• **Challenge**
Look for the word "three" in each line and report the count of matching lines, with nothing added.

• **Exercise inputs**
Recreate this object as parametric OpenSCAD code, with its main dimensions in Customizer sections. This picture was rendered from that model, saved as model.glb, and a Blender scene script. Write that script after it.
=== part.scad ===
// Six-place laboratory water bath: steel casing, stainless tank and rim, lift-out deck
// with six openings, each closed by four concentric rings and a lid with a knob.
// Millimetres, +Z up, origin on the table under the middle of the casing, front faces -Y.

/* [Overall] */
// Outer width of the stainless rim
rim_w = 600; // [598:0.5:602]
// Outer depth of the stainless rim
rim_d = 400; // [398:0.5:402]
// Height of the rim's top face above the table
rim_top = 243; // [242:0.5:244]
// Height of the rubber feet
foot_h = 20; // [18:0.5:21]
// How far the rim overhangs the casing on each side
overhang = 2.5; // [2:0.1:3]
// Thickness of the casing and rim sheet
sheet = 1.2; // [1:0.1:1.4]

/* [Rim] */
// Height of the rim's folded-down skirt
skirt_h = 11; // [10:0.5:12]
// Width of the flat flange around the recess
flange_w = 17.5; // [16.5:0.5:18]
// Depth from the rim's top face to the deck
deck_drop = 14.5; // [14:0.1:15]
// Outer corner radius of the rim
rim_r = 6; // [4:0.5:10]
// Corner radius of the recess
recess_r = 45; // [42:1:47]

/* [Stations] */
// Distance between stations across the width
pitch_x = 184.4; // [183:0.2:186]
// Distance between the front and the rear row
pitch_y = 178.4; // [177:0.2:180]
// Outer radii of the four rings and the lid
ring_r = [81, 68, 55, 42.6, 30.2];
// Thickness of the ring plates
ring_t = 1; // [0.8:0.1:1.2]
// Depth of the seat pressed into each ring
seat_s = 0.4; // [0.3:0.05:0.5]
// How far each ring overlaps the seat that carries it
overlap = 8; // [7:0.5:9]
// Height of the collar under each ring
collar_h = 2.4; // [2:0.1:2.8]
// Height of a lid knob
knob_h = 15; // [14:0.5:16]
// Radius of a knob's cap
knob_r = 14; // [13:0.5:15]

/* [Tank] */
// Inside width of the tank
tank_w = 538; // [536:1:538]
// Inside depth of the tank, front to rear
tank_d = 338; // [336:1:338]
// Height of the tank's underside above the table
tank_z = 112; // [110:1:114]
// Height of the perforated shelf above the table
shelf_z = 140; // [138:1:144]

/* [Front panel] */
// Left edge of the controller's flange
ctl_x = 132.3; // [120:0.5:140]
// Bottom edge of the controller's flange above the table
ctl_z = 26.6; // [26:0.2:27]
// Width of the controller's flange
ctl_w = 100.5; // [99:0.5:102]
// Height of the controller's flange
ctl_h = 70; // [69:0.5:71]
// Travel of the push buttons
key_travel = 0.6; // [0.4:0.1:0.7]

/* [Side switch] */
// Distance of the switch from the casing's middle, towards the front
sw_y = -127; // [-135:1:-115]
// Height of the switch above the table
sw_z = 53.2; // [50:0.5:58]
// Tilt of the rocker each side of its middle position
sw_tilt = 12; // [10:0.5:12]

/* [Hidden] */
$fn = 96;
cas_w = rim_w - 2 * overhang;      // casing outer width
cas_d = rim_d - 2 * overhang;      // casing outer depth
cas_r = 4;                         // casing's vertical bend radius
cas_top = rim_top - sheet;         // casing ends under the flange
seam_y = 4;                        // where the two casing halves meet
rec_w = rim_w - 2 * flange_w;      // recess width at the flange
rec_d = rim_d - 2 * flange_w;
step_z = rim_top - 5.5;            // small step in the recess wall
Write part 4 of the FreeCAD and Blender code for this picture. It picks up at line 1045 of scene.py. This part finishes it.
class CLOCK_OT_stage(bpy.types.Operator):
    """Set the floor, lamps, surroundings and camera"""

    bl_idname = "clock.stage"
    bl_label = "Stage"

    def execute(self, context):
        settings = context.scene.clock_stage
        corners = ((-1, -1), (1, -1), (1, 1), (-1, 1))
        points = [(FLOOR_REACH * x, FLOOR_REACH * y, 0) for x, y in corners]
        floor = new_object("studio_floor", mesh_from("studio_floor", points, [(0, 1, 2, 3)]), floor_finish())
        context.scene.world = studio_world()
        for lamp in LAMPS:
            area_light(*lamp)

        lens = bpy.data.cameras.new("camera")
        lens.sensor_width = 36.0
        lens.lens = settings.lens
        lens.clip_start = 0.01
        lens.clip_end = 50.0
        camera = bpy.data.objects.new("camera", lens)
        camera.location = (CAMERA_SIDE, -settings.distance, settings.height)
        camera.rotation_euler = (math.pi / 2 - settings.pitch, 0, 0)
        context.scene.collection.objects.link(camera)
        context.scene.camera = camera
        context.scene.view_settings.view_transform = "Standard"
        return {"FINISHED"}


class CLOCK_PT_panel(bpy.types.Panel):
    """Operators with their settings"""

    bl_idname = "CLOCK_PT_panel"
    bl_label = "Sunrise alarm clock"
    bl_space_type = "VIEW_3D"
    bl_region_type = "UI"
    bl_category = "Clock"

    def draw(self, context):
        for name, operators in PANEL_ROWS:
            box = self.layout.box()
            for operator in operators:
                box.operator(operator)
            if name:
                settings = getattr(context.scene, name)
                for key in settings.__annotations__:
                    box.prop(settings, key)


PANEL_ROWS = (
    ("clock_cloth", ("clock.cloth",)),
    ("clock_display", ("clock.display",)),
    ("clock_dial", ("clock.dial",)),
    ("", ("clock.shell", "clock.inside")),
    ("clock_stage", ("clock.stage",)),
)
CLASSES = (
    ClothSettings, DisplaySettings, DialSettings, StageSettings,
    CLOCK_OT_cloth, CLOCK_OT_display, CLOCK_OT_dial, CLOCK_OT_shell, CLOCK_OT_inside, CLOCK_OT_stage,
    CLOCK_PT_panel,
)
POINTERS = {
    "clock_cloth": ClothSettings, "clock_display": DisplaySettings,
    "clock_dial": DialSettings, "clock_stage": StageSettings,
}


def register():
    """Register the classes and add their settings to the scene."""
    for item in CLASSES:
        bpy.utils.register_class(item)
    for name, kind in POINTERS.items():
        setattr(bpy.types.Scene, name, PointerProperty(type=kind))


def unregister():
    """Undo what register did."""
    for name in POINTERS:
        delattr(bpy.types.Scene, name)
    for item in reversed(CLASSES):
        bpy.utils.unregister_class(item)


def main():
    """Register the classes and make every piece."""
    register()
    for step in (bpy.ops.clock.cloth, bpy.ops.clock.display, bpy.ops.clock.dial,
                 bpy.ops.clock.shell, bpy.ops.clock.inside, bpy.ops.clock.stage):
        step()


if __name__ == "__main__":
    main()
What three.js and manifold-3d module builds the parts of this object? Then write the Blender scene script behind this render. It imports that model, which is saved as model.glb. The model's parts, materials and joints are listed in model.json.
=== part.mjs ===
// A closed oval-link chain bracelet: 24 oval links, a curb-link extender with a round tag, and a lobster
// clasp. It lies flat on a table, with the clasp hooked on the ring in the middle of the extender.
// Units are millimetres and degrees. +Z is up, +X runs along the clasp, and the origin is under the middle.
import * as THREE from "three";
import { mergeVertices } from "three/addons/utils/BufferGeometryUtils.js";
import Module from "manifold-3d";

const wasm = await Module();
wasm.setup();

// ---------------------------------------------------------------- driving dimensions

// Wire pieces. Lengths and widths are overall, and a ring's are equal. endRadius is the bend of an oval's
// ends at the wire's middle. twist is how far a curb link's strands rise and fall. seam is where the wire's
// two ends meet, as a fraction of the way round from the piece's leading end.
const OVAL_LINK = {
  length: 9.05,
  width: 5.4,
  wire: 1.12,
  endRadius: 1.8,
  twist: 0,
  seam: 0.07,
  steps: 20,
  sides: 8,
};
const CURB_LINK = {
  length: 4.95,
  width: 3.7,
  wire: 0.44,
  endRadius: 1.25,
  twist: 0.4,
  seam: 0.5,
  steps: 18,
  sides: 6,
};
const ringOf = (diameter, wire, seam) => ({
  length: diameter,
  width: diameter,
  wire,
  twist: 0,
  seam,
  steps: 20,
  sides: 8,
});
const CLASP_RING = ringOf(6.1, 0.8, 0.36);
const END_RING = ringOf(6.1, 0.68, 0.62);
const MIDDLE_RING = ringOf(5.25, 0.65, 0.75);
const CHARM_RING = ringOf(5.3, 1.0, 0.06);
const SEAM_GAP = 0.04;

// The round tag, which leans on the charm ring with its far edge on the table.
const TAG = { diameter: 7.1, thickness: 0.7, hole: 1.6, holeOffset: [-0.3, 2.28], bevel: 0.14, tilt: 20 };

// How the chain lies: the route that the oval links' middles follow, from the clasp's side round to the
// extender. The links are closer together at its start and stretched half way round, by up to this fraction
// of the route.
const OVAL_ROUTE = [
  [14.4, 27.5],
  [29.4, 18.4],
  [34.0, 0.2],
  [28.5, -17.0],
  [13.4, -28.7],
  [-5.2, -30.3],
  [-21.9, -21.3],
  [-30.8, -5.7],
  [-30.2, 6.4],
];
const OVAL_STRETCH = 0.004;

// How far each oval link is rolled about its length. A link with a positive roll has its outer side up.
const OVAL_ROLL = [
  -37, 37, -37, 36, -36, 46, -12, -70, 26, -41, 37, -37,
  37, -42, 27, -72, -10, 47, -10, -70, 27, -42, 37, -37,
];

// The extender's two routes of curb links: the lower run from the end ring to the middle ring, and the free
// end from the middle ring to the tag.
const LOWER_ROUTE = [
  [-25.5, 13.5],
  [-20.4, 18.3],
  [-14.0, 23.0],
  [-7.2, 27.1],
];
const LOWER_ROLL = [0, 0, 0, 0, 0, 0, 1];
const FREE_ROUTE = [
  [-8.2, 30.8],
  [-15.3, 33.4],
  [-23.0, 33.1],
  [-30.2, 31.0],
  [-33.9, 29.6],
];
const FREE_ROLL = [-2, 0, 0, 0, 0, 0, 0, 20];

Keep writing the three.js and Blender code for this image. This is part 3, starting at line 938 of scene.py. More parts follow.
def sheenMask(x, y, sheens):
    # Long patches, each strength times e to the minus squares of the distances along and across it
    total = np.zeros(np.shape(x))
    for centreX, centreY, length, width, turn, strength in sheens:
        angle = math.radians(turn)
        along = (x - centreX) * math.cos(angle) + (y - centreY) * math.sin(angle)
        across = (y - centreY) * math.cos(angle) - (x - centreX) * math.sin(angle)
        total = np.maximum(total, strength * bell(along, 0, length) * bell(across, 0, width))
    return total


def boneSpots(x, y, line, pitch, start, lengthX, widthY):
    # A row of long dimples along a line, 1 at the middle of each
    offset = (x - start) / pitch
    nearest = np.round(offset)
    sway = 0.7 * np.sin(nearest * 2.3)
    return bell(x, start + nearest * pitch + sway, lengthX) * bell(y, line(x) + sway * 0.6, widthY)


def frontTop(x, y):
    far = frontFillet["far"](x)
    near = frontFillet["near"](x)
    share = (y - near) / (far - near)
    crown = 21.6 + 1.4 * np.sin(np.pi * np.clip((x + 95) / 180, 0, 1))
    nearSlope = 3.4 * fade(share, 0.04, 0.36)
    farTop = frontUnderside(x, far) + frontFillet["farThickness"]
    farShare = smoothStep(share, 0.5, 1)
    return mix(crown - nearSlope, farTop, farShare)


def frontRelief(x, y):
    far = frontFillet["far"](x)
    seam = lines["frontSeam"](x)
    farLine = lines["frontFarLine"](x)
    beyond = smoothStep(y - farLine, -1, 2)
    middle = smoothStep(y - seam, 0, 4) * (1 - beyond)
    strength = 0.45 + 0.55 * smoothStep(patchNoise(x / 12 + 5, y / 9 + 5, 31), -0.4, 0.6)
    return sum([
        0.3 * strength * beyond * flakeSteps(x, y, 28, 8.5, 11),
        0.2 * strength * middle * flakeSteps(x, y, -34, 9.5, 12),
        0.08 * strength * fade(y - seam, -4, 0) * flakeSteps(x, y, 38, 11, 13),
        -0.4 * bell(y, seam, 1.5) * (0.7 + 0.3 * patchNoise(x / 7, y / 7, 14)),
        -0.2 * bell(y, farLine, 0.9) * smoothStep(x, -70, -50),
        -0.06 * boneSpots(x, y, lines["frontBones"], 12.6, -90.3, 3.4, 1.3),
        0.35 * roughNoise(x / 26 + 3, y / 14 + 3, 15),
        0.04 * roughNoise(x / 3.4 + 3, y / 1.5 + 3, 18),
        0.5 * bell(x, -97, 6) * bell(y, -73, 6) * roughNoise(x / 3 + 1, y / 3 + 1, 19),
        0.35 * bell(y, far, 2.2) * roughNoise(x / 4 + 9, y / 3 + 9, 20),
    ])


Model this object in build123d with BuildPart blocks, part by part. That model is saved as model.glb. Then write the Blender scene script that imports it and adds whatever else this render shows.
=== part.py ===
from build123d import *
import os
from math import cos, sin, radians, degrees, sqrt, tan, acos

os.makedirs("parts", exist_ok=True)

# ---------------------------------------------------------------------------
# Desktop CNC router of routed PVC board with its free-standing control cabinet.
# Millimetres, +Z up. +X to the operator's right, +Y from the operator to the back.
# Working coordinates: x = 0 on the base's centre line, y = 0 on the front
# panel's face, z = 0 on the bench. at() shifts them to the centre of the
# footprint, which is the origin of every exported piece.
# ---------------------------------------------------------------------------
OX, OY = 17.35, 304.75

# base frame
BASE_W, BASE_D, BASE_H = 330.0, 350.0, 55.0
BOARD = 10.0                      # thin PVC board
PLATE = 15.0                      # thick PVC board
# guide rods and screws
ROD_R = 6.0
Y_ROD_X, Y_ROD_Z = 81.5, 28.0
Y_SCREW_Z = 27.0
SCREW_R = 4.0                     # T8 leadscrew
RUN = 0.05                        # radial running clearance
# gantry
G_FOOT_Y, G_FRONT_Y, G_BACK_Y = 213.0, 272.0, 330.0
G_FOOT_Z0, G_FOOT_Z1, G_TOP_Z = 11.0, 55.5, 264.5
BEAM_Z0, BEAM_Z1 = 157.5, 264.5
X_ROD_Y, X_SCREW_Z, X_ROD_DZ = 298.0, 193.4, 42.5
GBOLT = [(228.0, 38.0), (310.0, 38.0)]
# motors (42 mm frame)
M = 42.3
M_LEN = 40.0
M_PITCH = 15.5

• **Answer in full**
4